The iSeries Blog

Mar 26 2009   12:12PM GMT

IBM laying off thousands, say reports

Mark Fontecchio Mark Fontecchio Profile: Mark Fontecchio

According to multiple reports, IBM has laid off thousands of workers in the past few weeks, including in Rochester, but has been able to circumvent federal laws about reporting those layoffs by scattering them throughout its various locations over a period of time.

Alliance@IBM, an IBM employee organization that doesn’t have official union status because it can’t get enough members, has speculated that IBM will fire 4,000 workers today, mostly in the services department. But System i developers are seeing the hit as well, with reported layoffs ranging from 400 to more than 800 in Rochester, Minn., the long-time stronghold location for System i development. Many of them are older software engineers who will have a tough time finding another job, especially in that area.

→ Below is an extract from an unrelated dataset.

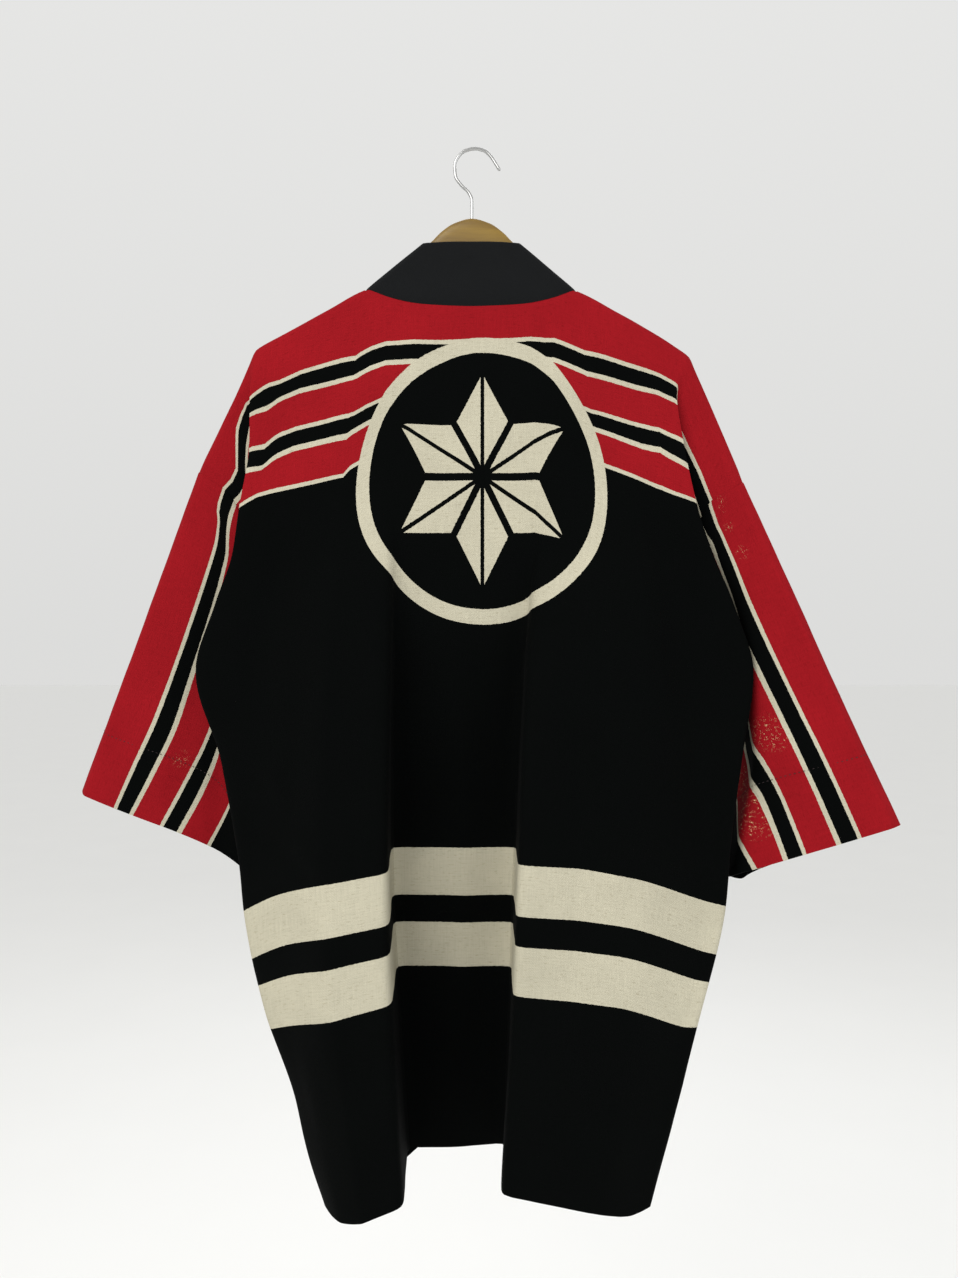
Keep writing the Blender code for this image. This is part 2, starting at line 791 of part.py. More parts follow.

At the same time IBM is firing U.S. workers, it is hiring in China and India, a fact that rankles the laid-off employees. The New York Times reported that IBM has fired about 4,600 North American workers in the past few weeks. IBM calls this the normal course of doing business, and has often managed to keep these layoffs quiet by circumventing the Worker Adjustment and Retraining Notification (WARN) Act. By keeping the layoff numbers relatively small compared to its total workforce, and scattering them across multiple sites, IBM can avoid having to notify local and state officials of the firings.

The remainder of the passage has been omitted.